STATED GOAL
Find how many lines hold the word "FreeCAD". Give only the number.

RECORD EXTRACTS
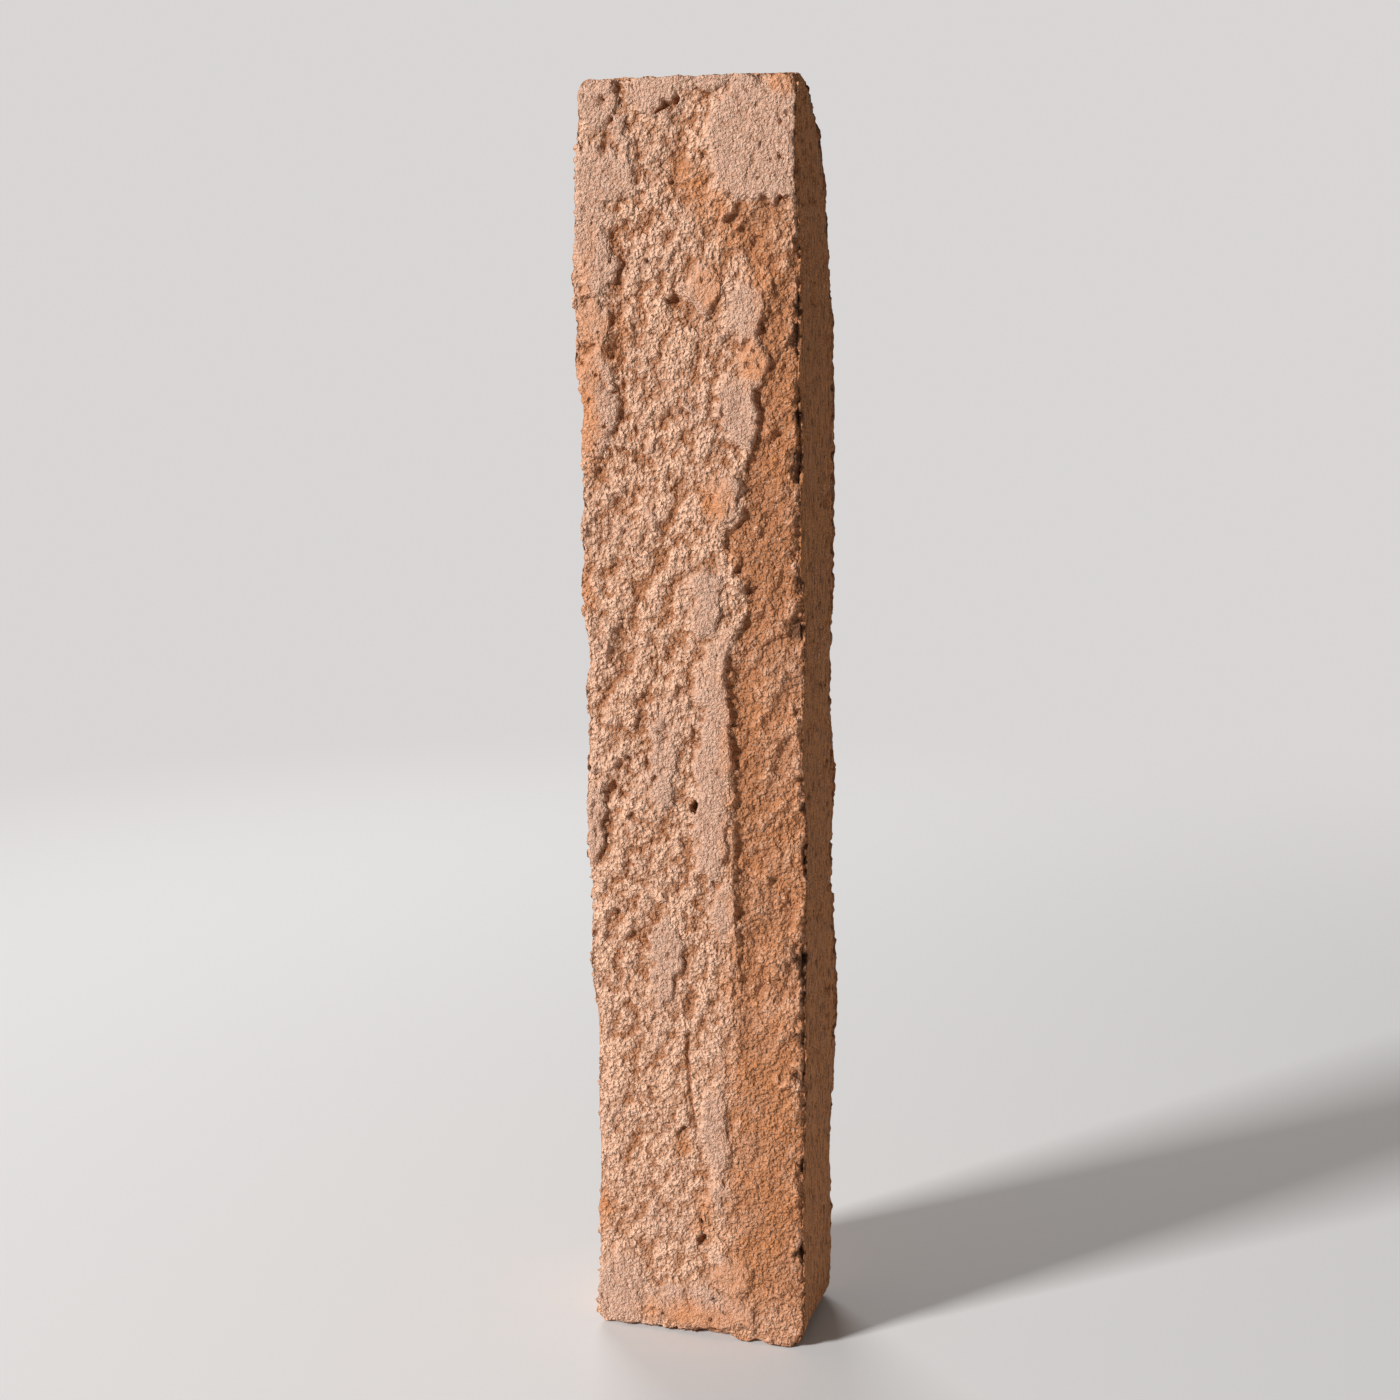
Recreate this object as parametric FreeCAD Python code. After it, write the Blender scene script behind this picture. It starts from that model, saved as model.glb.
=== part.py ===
"""A long terracotta tile: one moulded and fired bar with a hewn face, standing on its end.

Millimetres. +Z runs up the length, +X across the width and +Y from the hewn face to the back.
The origin is the middle of the foot. The section, the wavy arrises, the sunken band of the face,
its holes, the chipped arrises and the lost corner are here; the grain of the clay is not.
"""
import FreeCAD, Part
import math
import os

# ---- driving dimensions -------------------------------------------------------------------
LENGTH = 490.0              # foot to top end
WIDTH = 86.0                # side to side, between the straight parts of the sides
THICKNESS = 54.0            # hewn face to back

LEAN = 2.6                  # how far the top end has drifted to the left in drying
FRONT_ARRIS = 1.0           # worn strip along the edges of the hewn face
BACK_ARRIS = 2.6            # worn strip along the edges of the back
FRONT_LIP = 9.0             # depth over which the wavy front edge runs out into a straight side
BACK_LIP = 12.0             # the same at the back

TOP_LEFT_RADIUS = 5.5       # corners of the outline, as seen from the hewn face
TOP_RIGHT_RADIUS = 2.4
FOOT_LEFT_RADIUS = 4.6
FOOT_RIGHT_BEVEL_WIDTH = 4.6
FOOT_RIGHT_BEVEL_HEIGHT = 8.0

BAND_DEPTH = 1.9            # the sunken band down the right of the face
BAND_RUNOUT_DEPTH = 0.8     # its shallow lower end
FOOT_GAP_DEPTH = 3.5        # how far back the lifted front edge of the foot goes

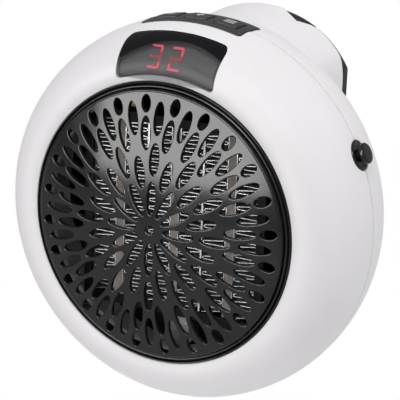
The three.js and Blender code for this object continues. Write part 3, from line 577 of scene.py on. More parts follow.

EXERCISE OUTPUT
2